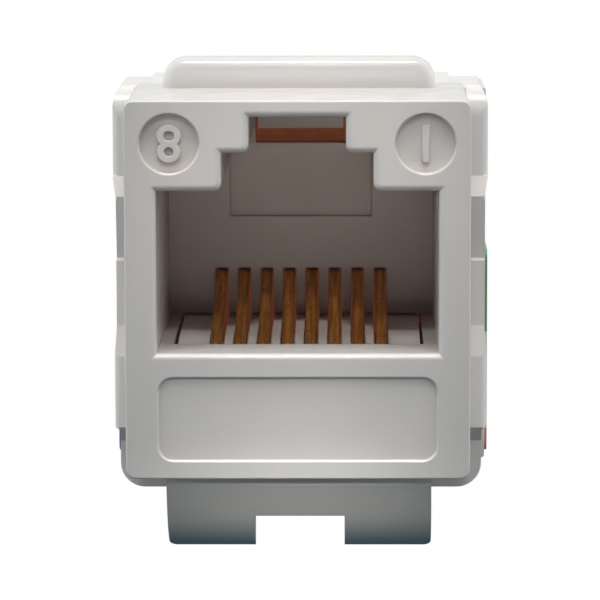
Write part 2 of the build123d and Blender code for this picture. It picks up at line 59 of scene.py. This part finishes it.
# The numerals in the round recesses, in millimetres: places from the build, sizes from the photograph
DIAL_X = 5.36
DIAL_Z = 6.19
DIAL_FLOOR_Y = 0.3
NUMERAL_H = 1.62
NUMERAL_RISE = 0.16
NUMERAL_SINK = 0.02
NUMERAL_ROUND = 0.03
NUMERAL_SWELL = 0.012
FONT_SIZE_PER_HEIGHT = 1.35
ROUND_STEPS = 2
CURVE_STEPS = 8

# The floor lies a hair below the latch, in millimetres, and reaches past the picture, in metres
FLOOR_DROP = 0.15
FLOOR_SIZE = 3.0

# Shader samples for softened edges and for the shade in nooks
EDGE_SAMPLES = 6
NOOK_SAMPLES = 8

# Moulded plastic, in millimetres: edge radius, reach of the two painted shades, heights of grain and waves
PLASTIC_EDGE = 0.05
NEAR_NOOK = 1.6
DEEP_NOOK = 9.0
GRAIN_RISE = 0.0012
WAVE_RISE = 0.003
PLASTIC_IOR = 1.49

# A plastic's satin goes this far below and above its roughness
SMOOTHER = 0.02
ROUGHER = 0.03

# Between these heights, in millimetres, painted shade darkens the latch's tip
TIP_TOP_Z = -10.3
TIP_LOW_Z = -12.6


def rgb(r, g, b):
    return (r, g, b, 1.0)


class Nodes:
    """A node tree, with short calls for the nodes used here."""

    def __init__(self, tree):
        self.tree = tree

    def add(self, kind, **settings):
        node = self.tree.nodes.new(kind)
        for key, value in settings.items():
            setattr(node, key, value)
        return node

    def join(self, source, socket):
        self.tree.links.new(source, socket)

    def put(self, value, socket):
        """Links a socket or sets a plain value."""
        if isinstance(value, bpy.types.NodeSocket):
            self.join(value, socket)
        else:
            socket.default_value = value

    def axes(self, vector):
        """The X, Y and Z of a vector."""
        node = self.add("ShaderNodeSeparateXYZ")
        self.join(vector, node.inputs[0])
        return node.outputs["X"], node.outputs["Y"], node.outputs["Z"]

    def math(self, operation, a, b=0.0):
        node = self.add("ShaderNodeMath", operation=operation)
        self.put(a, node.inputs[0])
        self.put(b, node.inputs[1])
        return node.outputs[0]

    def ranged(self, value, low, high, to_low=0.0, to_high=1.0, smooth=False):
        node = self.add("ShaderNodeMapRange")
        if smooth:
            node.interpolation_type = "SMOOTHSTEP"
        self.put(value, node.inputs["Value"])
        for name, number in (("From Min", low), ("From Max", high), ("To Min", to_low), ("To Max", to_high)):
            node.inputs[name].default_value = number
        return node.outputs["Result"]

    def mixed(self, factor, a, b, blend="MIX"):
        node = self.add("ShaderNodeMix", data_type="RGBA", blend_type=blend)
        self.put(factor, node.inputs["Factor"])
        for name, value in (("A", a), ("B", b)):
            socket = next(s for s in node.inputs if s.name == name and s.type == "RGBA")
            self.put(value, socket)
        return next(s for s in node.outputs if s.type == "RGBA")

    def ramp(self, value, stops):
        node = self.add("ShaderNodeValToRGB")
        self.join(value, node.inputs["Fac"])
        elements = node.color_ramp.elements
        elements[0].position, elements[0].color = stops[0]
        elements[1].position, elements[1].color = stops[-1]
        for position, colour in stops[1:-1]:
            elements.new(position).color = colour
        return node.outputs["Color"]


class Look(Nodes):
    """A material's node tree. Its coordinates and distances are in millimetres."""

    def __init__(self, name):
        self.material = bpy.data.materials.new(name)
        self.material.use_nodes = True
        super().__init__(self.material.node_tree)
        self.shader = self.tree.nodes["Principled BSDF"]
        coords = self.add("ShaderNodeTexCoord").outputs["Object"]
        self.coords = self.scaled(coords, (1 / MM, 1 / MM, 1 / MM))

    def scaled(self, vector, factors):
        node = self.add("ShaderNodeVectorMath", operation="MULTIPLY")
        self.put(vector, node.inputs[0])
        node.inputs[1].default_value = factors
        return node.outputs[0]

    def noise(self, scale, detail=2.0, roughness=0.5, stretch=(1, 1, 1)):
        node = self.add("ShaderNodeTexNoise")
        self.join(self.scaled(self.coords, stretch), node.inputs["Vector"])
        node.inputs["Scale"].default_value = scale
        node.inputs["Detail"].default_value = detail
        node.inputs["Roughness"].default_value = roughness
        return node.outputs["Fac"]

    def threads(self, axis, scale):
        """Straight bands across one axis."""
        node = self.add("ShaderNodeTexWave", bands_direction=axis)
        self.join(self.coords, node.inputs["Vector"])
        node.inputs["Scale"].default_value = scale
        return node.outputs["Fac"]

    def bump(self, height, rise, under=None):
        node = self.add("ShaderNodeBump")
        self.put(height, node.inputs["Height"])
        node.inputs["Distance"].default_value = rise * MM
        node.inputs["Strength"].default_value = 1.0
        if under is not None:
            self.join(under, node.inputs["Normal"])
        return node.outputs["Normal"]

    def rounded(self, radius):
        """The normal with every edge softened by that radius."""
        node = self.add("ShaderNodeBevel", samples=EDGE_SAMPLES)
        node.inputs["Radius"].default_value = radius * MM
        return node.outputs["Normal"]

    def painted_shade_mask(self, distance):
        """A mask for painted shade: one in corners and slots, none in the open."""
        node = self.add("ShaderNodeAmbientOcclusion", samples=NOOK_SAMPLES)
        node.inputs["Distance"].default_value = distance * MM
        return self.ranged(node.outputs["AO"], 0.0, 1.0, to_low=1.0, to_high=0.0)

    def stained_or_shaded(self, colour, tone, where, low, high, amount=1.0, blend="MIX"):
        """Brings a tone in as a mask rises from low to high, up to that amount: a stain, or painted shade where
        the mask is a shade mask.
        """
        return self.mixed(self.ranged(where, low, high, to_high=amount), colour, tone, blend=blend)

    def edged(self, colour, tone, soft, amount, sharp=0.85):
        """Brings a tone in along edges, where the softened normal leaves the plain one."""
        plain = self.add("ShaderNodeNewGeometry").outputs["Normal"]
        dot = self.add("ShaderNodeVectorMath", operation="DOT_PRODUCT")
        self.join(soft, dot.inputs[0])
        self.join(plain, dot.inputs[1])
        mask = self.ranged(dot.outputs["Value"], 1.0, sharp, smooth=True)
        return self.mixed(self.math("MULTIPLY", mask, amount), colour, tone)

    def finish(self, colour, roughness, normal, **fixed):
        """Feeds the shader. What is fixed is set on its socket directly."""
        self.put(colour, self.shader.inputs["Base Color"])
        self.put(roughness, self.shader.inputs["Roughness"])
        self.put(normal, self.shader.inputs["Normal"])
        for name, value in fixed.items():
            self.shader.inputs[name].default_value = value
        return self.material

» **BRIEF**
Copy each line of the preceding data that contains the string "picture".

» **SOLUTION FOR THIS PROBLEM**
Write part 2 of the build123d and Blender code for this picture. It picks up at line 59 of scene.py. This part finishes it.
# The floor lies a hair below the latch, in millimetres, and reaches past the picture, in metres